Kossoff Kirke Tetsu Rabbit is an album by guitarist Paul Kossoff, drummer Simon Kirke, bassist Tetsu Yamauchi and keyboard player John "Rabbit" Bundrick. The album was released in 1972.

Background
Recorded after Free disbanded, drummer Kirke elected to remain with guitar player Paul Kossoff forming a quartet with Bundrick and Yamauchi in 1971. Kirke has noted that although initially Kossoff appeared in good spirits and was engaged in making the album he increasingly indulged in drugs often falling asleep between takes or while listening to playbacks.

By April 1972 Free had reformed with Andy Fraser and Paul Rodgers making peace, and Kossoff appeared to pull it together if only briefly.
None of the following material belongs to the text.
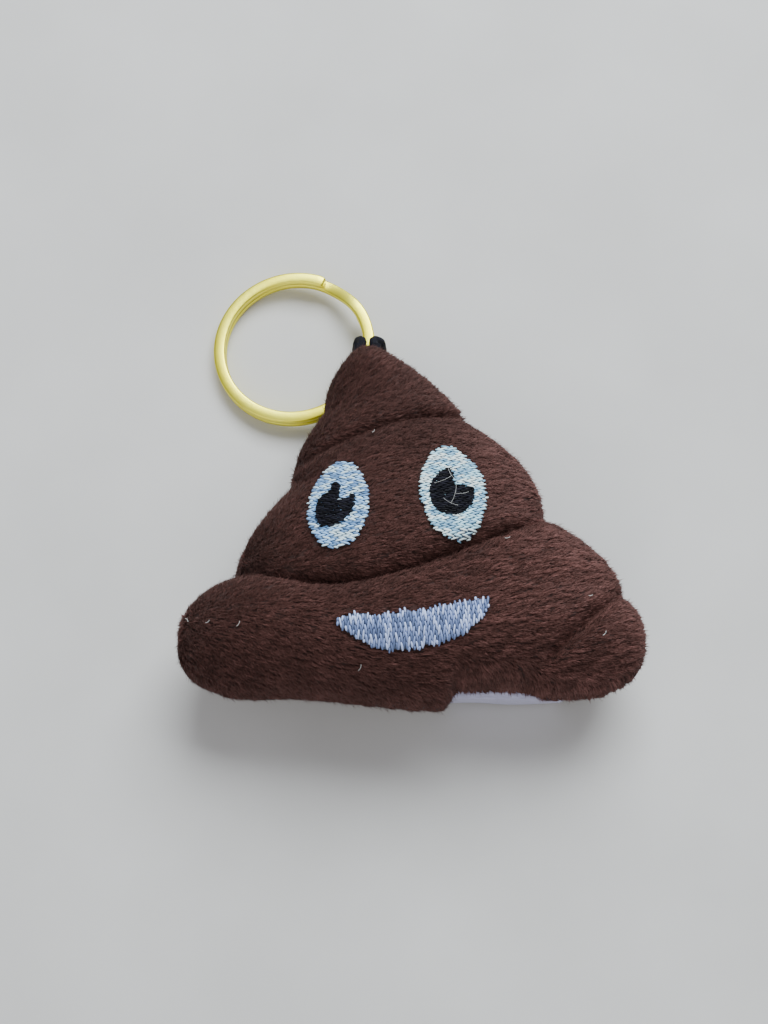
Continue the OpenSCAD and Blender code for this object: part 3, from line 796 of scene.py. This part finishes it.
def underlay(name, inside, box, lift, mats, step=0.3):
    """The flat ground of underlay stitches beneath a fill: a thin closed patch."""
    xs, ys = np.arange(box[0], box[2], step), np.arange(box[1], box[3], step)
    X, Y = np.meshgrid(xs, ys)
    cell = inside(X + step / 2, Y + step / 2)[:-1, :-1]
    Z = skin_z(X, Y)
    top = np.stack([X, Y, Z + lift], -1).reshape(-1, 3)
    low = np.stack([X, Y, Z + lift - 0.3], -1).reshape(-1, 3)
    W = len(xs)
    K = len(top)
    i, j = np.nonzero(cell)
    a = i * W + j
    q = [np.stack([a, a + 1, a + W + 1, a + W], -1), np.stack([a + K, a + W + K, a + W + 1 + K, a + 1 + K], -1)]
    pad = np.pad(cell, 1)
    for di, dj, e0, e1 in ((-1, 0, 0, 1), (0, 1, 1, W + 1), (1, 0, W + 1, W), (0, -1, W, 0)):
        m = pad[1 + i + di, 1 + j + dj] == 0
        s, e = a[m] + e0, a[m] + e1
        q.append(np.stack([s + K, e + K, e, s], -1))
    Q = np.concatenate(q)
    used, inv = np.unique(Q, return_inverse=True)
    return raw_mesh(name, np.concatenate([top, low])[used], quads=inv.reshape(-1, 4), mats=mats)


# the underlay beneath the white fills is dark navy, not white: painted shade for the gaps between the stitches
under_white_fill_painted_shade = noisy("white_underlay_painted_shade", (0.05, 0.07, 0.12), (0.13, 0.18, 0.29), 2500, 0.8)
under_black = noisy("black_underlay", (0.002, 0.002, 0.003), (0.004, 0.004, 0.006), 2500, 0.8)

for side_name in ("left", "right"):
    e = EYES[side_name]
    inside = lambda x, y, e=e: in_outline(x, y, e)  # noqa: E731
    ex, ey = np.array(e).T
    box = (ex.min() - 1, ey.min() - 1, ex.max() + 1, ey.max() + 1)
    left = side_name == "left"
    ang = math.radians(-4 if left else 3)
    eye = fill_stitches(f"{side_name}_eye_stitches", inside, box, ang, 0.35, 1.15, 0.6, left_eye_shaded_thread_mats if left else right_eye_lit_thread_mats, 31 if left else 32, ragged=0.13, slant=0.15, width=0.165)
    eye_under = underlay(f"{side_name}_eye_underlay", lambda x, y, e=e: in_outline(x, y, e, -0.3), box, 0.5, [under_white_fill_painted_shade])
    pin = lambda x, y, s=side_name: in_outline(x, y, PUPILS[s])  # noqa: E731
    pupil = fill_stitches(f"{side_name}_pupil_stitches", pin, box, ang, 0.32, 1.2, 0.82, black_mats, 41 if left else 42, ragged=0.12, slant=0.1, width=0.17)
    pup_under = underlay(f"{side_name}_pupil_underlay", lambda x, y, s=side_name: in_outline(x, y, PUPILS[s], -0.1), box, 0.8, [under_black], step=0.15)
    for ob, slot in ((eye, "white_thread"), (eye_under, "white_thread"), (pupil, "black_thread"), (pup_under, "black_thread")):
        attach(ob, "plush")
    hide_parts(f"{side_name}_eye_white")
    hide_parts(f"{side_name}_pupil")

sbox = (-9, -30, 17, -19)
smile = fill_stitches("smile_stitches", lambda x, y: in_outline(x, y, SMILE), sbox, math.radians(93), 0.35, 1.25, 0.6, smile_shaded_thread_mats, 51, ragged=0.16, slant=0.11, phase=0.5, width=0.165)
smile_under = underlay("smile_underlay", lambda x, y: in_outline(x, y, SMILE, -0.3), sbox, 0.5, [under_white_fill_painted_shade])
for ob in (smile, smile_under):
    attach(ob, "plush")
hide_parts("smile")


# ------------------------------------------------------------------ sewing threads
brown_thread = noisy("brown_sewing_thread", (0.018, 0.009, 0.007), (0.035, 0.017, 0.013), 3000, 0.6)


def running_stitch(name, xs, fy, replaces):
    """Short stitches sunk in a crease: each one a small arc between two needle holes."""
    parts = []
    for a, b in zip(xs[:-1], xs[1:]):
        f = np.linspace(0.08, 0.92, 9)
        x = a + (b - a) * f
        y = fy(x)
        z = skin_z(x, y) + 0.22 * np.sin(np.pi * f) - 0.05
        parts.append(tube(np.stack([x, y, z], -1), 0.13, 7))
    ob = join_parts(name, parts, [brown_thread])
    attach(ob, "plush")
    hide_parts(replaces)
    return ob


running_stitch("upper_crease_threads", np.arange(-11.5, 11.6, 2.0), crease1_y, "upper_crease_stitch")
running_stitch("lower_crease_threads", np.arange(-19.0, 21.1, 2.1), crease2_y, "lower_crease_stitch")
running_stitch("lobe_crease_threads", np.arange(24.0, 32.5, 1.9), crease3_y, "lobe_crease_stitch")

parts = []
for x in np.arange(-1, 8.1, 2.2):  # the hand-sewn closing in the bottom seam
    a = np.linspace(-1, 1, 9)
    parts.append(tube(np.stack([x + 0.35 * a, BOTTOM_Y + SKIN + float(edge_shift(x, BOTTOM_Y)) - 0.30 * np.cos(a * 1.5), SEAM_BODY + 0.95 * a], -1), 0.14, 7))
closing = join_parts("closing_threads", parts, [brown_thread])
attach(closing, "plush")
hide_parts("closing_stitch")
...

Kossoff resumed taking drugs during the U.S. tour to support the last album by the original quartet Free at Last. On the eve of their Japanese tour Fraser fought with Rodgers and once again left the band, to be replaced by Yamauchi. Rodgers and Kirke elected to fill out the band bringing Bundrick on board as a member of Free for the tour and the last Free album Heartbreaker.

Although well received and filled with quality songwriting, "Kossoff Kirke Tetsu Rabbit" suffered from the lack of a strong lead vocalist like Rodgers. Kirke's song "Anna" was later re-recorded with Bad Company, the band that he and Rodgers established after the final breakup of Free. Also, "Hold On" was covered by Maggie Bell, which was included in the album "Suicide Sal".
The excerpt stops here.